A cautious judge might hesitate to declare irrational an institution on which countless societies have depended for their survival and flourishing, as the Massachusetts high court did. He might be reticent to discover, as the California court found in its state constitution, a fundamental right to have the relationship of one’s choice called “marriage.” And he might be eager to avoid the logical fallacies at the hearts of the Connecticut and Iowa decisions; one cannot be perceived as reasonable if one is not at least logical. A circumspect judge might therefore avoid the pitfalls and follies altogether, and might observe that conjugal monogamy is sui generis, a relationship intrinsically different from all other relationships. On the basis of that observation he might conclude that, whatever legal recognition states might or might not extend to same-sex relationships, it is rational—indeed, it is important—for states to distinguish conjugal marriage from every other type of arrangement. Friendships, business partnerships, tennis pairs, union organizations, and even same-sex couplings might have plausible claims to some form of legal recognition in law, but it is perfectly reasonable for the state to decline to call those relationships marriages. In other words, a judge who is concerned that his opinions be viewed as reasoned might decide the case based upon reason and upon law.

Judge Reinhardt is not a cautious judge. Writing an opinion for a two-judge majority of the Ninth Circuit last month, Judge Reinhardt carved a fourth path to legal recognition of same-sex marriage. Because the California Supreme Court struck down the state’s conjugal marriage law, when the people of California reinstated the privilege for conjugal marriage via Proposition 8 they stripped same-sex couples of an “important right,” namely the “right to obtain and use the designation of ‘marriage’ to describe their relationships.” Because California briefly allowed same-sex couples to use the term “marriage” it could not withdraw the designation, “while leaving in place all of its incidents.” Though he purported to resolve the case on “narrow grounds,” Judge Reinhardt actually concocted a wholly new justification for striking the conjugality predicate from law.

As Matthew Franck pointed out in Public Discourse, Judge Reinhardt’s decision rests upon an elision. In order to make the case appear as if it came within existing U.S. Supreme Court precedent, Judge Reinhardt treated the pronouncement of a simple majority of the judges of the California Supreme Court as if it were the state constitution itself. On Reinhardt’s logic, the California court’s decision, which Proposition 8 overruled, rendered Proposition 8 unconstitutional. Reinhardt thus reads the U.S. Constitution to prevent citizens from overruling state supreme court decisions that they believe are errant. This is a novel theory indeed.
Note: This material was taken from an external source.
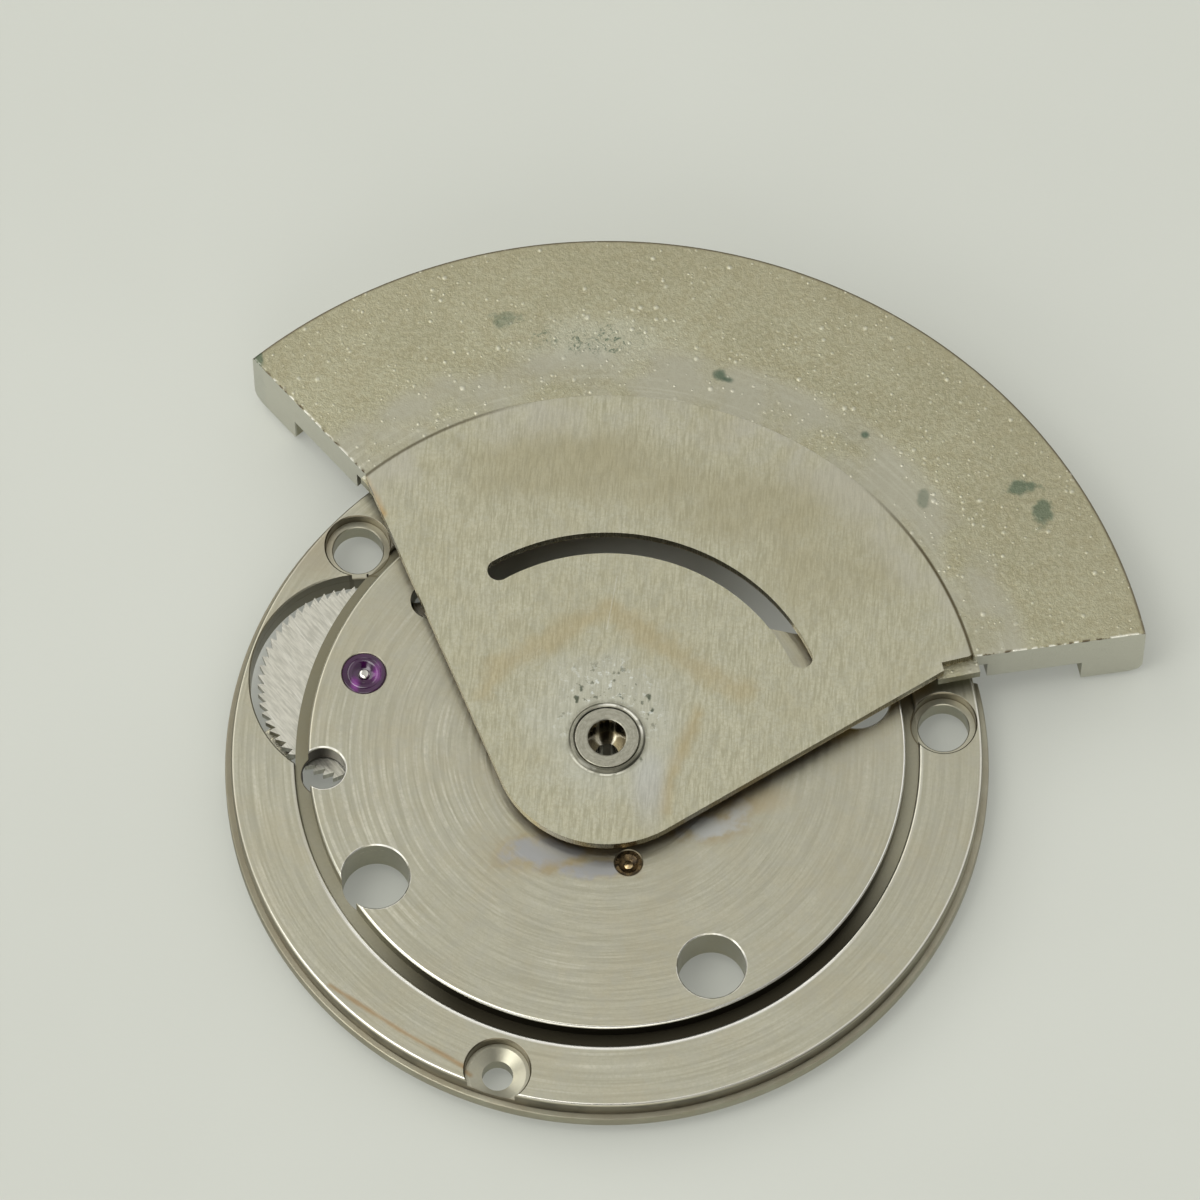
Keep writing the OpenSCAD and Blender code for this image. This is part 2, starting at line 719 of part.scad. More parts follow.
module sheet_shape() {
  reach = acos(hub_end_r / seam_r);
  intersection() {
    circle(r = seam_r);
    union() {
      circle(r = hub_end_r);
      polygon([pol(hub_end_r, sheet_a0 - reach), pol(seam_r, sheet_a0), pol(far, sheet_a0),
        pol(1.5 * far, 50), pol(1.5 * far, 90), pol(far, sheet_a1), pol(seam_r, sheet_a1),
        pol(hub_end_r, sheet_a1 + reach), [0, 0]]);
    }
  }
}

module slot_shape() {
  difference() {
    circle(r = slot_r + slot_w / 2);
    circle(r = slot_r - slot_w / 2);
    polygon([[0, 0], pol(far, slot_a1), pol(1.5 * far, slot_a1 + 50), pol(1.5 * far, 225),
      pol(1.5 * far, 270), pol(1.5 * far, 330), pol(far, slot_a0)]);
  }
  translate(pol(slot_r, slot_a0)) circle(r = slot_w / 2);
  translate(pol(slot_r, slot_a1)) circle(r = slot_w / 2);
}

module rotor_sheet() {
  color(nickel) translate([0, 0, sheet_z]) linear_extrude(sheet_t) difference() {
    sheet_shape();
    circle(r = neck_r);
    slot_shape();
    translate(pol(seam_r, sheet_a0)) rotate(sheet_a0) translate([-0.75, -1]) square([1, 0.97]);
  }
}

module rim_ends() {
  c0 = pol(rotor_r, rim_a0);
  c1 = pol(rotor_r, rim_a1);
  d0 = pol(1, rim_a0 - rim_skew0);
  d1 = pol(1, rim_a1 + rim_skew1);
  polygon([c0 - 0.4 * far * d0, c0 + 0.2 * far * d0, pol(far, 40), pol(far, 71), pol(far, 100),
    c1 + 0.2 * far * d1, c1 - 0.4 * far * d1]);
}

module rotor_weight() {
  band_r = rotor_r - rim_band;
  color(nickel) {
    intersection() {
      rotate_extrude() polygon([[seam_r, lip_z], [rim_in_r, lip_z], [rim_in_r, top_z - rim_thin],
        [band_r, top_z - rim_thin], [band_r, top_z - rim_deep], [rotor_r - rim_c, top_z - rim_deep],
        [rotor_r, top_z - rim_deep + rim_c], [rotor_r, top_z - edge_c], [rotor_r - edge_c, top_z],
        [seam_r, top_z]]);
      linear_extrude(top_z + 1) rim_ends();
    }
    translate([0, 0, lip_z]) linear_extrude(lip_t) difference() {
      intersection() {
        circle(r = seam_r + 0.1);
        polygon([[0, 0], pol(far, lip_a0), pol(1.5 * far, 45), pol(1.5 * far, 95), pol(far, rim_a1)]);
      }
      circle(r = lip_r);
    }
  }
}

module rotor_bush() {
  in_r = post_r + run_fit;
  z0 = bridge_t + washer_t + 0.01;
  color(steel) rotate_extrude() polygon([[in_r, z0], [tube_r, z0], [tube_r, sheet_z - collar_t],
    [collar_r, sheet_z - collar_t], [collar_r, sheet_z], [neck_r, sheet_z], [neck_r, top_z],
    [rivet_r, top_z], [rivet_r, hub_top - 0.04], [rivet_r - 0.05, hub_top],
    [head_r + run_fit, hub_top], [head_r + run_fit, head_z - 0.01], [in_r, head_z - 0.01]]);
}

module rotor_pinion() {
  color(steel) translate([0, 0, low_z]) toothed(n_rotor, mod_rotor, wheel_t + 0.02, rev_ang, tube_r);
}

// Reverser

module reverser_wheel() {
  color(brass) at(rev_c, low_z) difference() {
    toothed(n_rev, mod_rotor, wheel_t, rev_ang + 180 + 180 / n_rev, arbor_r + 0.01);
    for (a = pawl_turns) rotate(a) round_windows(1, pin_at, pin_r, wheel_t);
    rotate(135) round_windows(2, 1.15, 0.3, wheel_t);
  }
}

module reverser_arbor() {
  color(steel) at(rev_c, 0) rotate_extrude() polygon([[0, 0.1], [pivot_r, 0.1],
    [pivot_r, plate_z + 0.01], [arbor_r, plate_z + 0.01], [arbor_r, ceil_z - 0.02],
    [pivot_r, ceil_z - 0.02], [pivot_r, ceil_z + brass_t - 0.08], [0, ceil_z + brass_t - 0.06]]);
}

module reverser_ratchet() {
  color(steel) at(rev_c, low_top) {
    toothed_saw(n_rat, rat_r, rat_d, pawl_z + pawl_t - low_top, rat_turn, arbor_r);
    translate([0, 0, pawl_z + pawl_t - low_top]) difference() {
      cylinder(r = 0.42, h = gear_z - pawl_z - pawl_t);
      translate([0, 0, -eps]) cylinder(r = arbor_r, h = 1);
    }
  }
}

module reverser_gear() {
  color(brass) at(rev_c, gear_z) difference() {
    toothed(n_gear, mod_mid, gear_t, gear_ang, arbor_r);
    rotate(20) round_windows(3, 0.72, 0.2, gear_t);
  }
}

module pawl_pin(turn) {
  color(steel) at(rev_c, low_z) rotate(turn) translate([pin_at, 0, 0])
    cylinder(r = pin_r, h = pawl_z + pawl_t + 0.01 - low_z);
}

module pawl_pin_left() {
  pawl_pin(pawl_turns[1]);
}

module pawl_pin_right() {
  pawl_pin(pawl_turns[0]);
}

// A pawl runs past the ratchet's tips and its nose drops against a steep side
module pawl(turn) {
  l = pawl_l;
  w = pawl_w / 2;
  nose = pawl_arm_at - rat_r + rat_d - 0.03;
  color(steel) at(rev_c, pawl_z) rotate(turn) translate([pin_at, 0, 0]) linear_extrude(pawl_t) difference() {
    union() {
      circle(r = pawl_end_r);
      rotate(180 - pawl_lean) polygon([[0, -w], [l, -w], [l + 0.02, nose], [l - 0.28, w], [0, w]]);
    }
    circle(r = pin_r + pivot_fit);
  }
}

module pawl_left() {
  pawl(pawl_turns[1]);
}

module pawl_right() {
  pawl(pawl_turns[0]);
}

// Middle train

module inter_wheel() {
  color(brass) at(inter_c, inter_z) difference() {
    toothed(n_inter, mod_mid, inter_t, gear_ang + 180 + 180 / n_inter, hub_r);
    round_windows(4, 0.93, 0.33, inter_t);
  }
}

module inter_pinion() {
  r = stud_r + pivot_fit;
  color(steel) at(inter_c, low_z) {
    toothed(n_ipin, mod_mid, inter_z - low_z, ipin_ang, r);
    translate([0, 0, inter_z - low_z]) difference() {
      cylinder(r = hub_r, h = inter_t + 0.02);
      translate([0, 0, -eps]) cylinder(r = r, h = 1);
    }
  }
}

module reduction_wheel() {
  color(brass) at(red_c, low_z) difference() {
    toothed(n_red, mod_mid, wheel_t, ipin_ang + 180 + 180 / n_red, hub_r);
    round_windows(5, 1.08, 0.4, wheel_t);
  }
}

module reduction_pinion() {
  r = stud_r + pivot_fit;
  color(steel) at(red_c, low_z) {
    translate([0, 0, wheel_t])
      toothed_saw(n_rpin, rpin_tip, saw_d, saw_top + 0.02 - low_top, red_ang + 180 + 36 / n_rpin, r);
    difference() {
      cylinder(r = hub_r, h = wheel_t);
      translate([0, 0, -eps]) cylinder(r = r, h = 1);
    }
  }
}

module saw_wheel() {
  color(steel) at(saw_c, saw_z) toothed_saw(n_saw, saw_tip, saw_d, saw_t, red_ang, saw_arbor_r);
}

module saw_arbor() {
  top = disc_z - jewel_t;
  color(steel) at(saw_c, 0) rotate_extrude() polygon([[0, 0.01], [saw_pivot_r, 0.01],
    [saw_pivot_r, bridge_t], [saw_arbor_r, bridge_t], [saw_arbor_r, saw_z - 0.1],
    [flange_r, saw_z - 0.1], [flange_r, saw_z], [saw_arbor_r, saw_z], [saw_arbor_r, top - 0.02],
    [saw_pivot_r, top - 0.02], [saw_pivot_r, disc_z - 0.05], [saw_pivot_r - 0.04, disc_z - 0.02],
    [0, disc_z - 0.02]]);
}

module output_pinion() {
  color(steel) at(saw_c, 0.02) toothed(n_out, mod_mid, out_t, 0, saw_pivot_r);
}

frame_plate();
lower_bridge();
centre_post();
rotor_washer();
upper_jewel();
lower_jewel();
upper_bush();
lower_bush();
inter_stud();
reduction_stud();
bridge_screw_outer();
bridge_screw_front();
bridge_screw_right();
steady_pin_right();
steady_pin_front();
click_stud();
click_spring();
rotor_sheet();
rotor_weight();
rotor_bush();
rotor_pinion();
reverser_wheel();
reverser_arbor();
reverser_ratchet();
reverser_gear();
pawl_pin_left();
pawl_pin_right();
pawl_left();
pawl_right();
inter_wheel();
inter_pinion();
reduction_wheel();
reduction_pinion();
saw_wheel();
saw_arbor();
output_pinion();
click();
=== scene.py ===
from math import acos, atan2, cos, degrees, hypot, pi, radians, sin

import bmesh
import bpy
from mathutils import Matrix, Vector


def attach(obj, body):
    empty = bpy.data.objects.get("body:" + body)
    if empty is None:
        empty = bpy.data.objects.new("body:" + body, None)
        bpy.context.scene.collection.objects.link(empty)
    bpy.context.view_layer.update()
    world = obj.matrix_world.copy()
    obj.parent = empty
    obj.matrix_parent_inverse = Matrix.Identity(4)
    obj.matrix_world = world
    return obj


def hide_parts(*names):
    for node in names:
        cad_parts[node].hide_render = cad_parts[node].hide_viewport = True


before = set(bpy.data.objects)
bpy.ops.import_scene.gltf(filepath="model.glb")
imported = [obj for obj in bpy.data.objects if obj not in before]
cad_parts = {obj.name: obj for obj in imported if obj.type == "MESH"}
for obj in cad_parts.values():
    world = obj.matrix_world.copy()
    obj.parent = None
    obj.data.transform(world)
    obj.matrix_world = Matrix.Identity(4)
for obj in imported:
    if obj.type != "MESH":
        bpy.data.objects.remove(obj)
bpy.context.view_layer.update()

# ---- Camera
# A long lens looks down on the mechanism from the front at 67 degrees. It stands
# 230 mm from the middle of the rotor's top, and is aimed a little above it.

rotor_top = Vector((0.0, 0.0, 0.00225))
eye_distance = 0.230
eye_height = 1.16787
pan, tilt, roll = 0.00069, 0.01389, 0.00047
pixels_per_mm, photo_width = 43.24937, 1200.0

eye_back = Vector((0.0, -cos(eye_height), sin(eye_height)))
eye_right = Vector((1.0, 0.0, 0.0))
eye_up = eye_right.cross(-eye_back)
eye_aim = Matrix.Rotation(pan, 3, eye_up) @ -eye_back
eye_aim = Matrix.Rotation(tilt, 3, eye_right) @ eye_aim
eye_side = Matrix.Rotation(pan, 3, eye_up) @ eye_right
eye_top = eye_side.cross(eye_aim)
eye_roll = Matrix.Rotation(roll, 3, eye_aim)
eye_side, eye_top = eye_roll @ eye_side, eye_roll @ eye_top
eye_matrix = Matrix((eye_side, eye_top, -eye_aim)).transposed().to_4x4()
eye_matrix.translation = rotor_top + eye_back * eye_distance
lens = bpy.data.cameras.new("Camera")
lens.sensor_fit = "HORIZONTAL"
lens.sensor_width = 36.0
lens.lens = pixels_per_mm * eye_distance * 1000 / photo_width * lens.sensor_width
lens.clip_start = 0.01


def put(name, data):
    """A new object in the scene."""
    made = bpy.data.objects.new(name, data)
    bpy.context.scene.collection.objects.link(made)
    return made


camera = put("Camera", lens)
camera.matrix_world = eye_matrix
bpy.context.scene.camera = camera


# ---- Studio floor
# A sheet of pale, faintly warm paper, matt and plain, that the mechanism lies on.
# It catches the soft shadow under the plate and the rotor's rim. Under the rotor its even glow is left
# out, which paints shade there.

def tree_of(owner):
    """The empty node tree of a new material or world."""
    owner.use_nodes = True
    owner.node_tree.nodes.clear()
    return owner.node_tree


def plug(socket, value):
    """Gives an input another node's output to read, or a value of its own."""
    if isinstance(value, bpy.types.NodeSocket):
        value.id_data.links.new(value, socket)
    else:
        socket.default_value = value


def tree_among(values):
    """The node tree of the first output among some values."""
    return next(value.id_data for value in values if isinstance(value, bpy.types.NodeSocket))


def add(tree, kind, settings=None, **inputs):
    """A new node with its settings, and its inputs by name, each a value or an output."""
    made = tree.nodes.new(kind)
    for name, value in (settings or {}).items():
        setattr(made, name, value)
    for name, value in inputs.items():
        plug(made.inputs[name.replace("_", " ")], value)
    return made


def calc(operation, *values):
    """The result of a Math node on one or two values or outputs."""
    made = add(tree_among(values), "ShaderNodeMath", {"operation": operation})
    for socket, value in zip(made.inputs, values):
        plug(socket, value)
    return made.outputs[0]


def calc_all(operation, values):
    """The result of one operation on a row of values, taken in turn."""
    result = values[0]
    for value in values[1:]:
        result = calc(operation, result, value)
    return result


def times(*values):
    """The product of some values."""
    return calc_all("MULTIPLY", values)


def plus(*values):
    """The sum of some values."""
    return calc_all("ADD", values)


def most(*values):
    """The greatest of some values."""
    return calc_all("MAXIMUM", values)


def minus(first, second):
    """What is left of the first value without the second."""
    return calc("SUBTRACT", first, second)


def vector(operation, first, second):
    """The outputs of a Vector Math node on two vectors."""
    made = add(first.id_data, "ShaderNodeVectorMath", {"operation": operation}, Vector=first)
    plug(made.inputs[1], second)
    return made.outputs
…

As one supporter of same-sex marriage has observed, Reinhardt’s argument is dishonest. Indeed, Judge Reinhardt’s decision has earned criticism even from those who support the result he reached. It is not difficult to see why. Supporters of same-sex marriage are not content with mere rulings in their favor. They understandably want to see courts make principled rulings in their favor. (It is interesting to note in passing that scholars who hope for legal recognition of same-sex marriage also cannot agree on any principled ground for that position. If the case for same-sex marriage is inexorably entailed in some provision of law, then one would expect it to appear obvious to those who are most inclined to find it persuasive.)

No one should want to see the judicial branch sacrifice its legitimacy for any cause, let alone in an attack upon a foundational institution of public life. The rule of law is the first casualty in the judicial assault on marriage.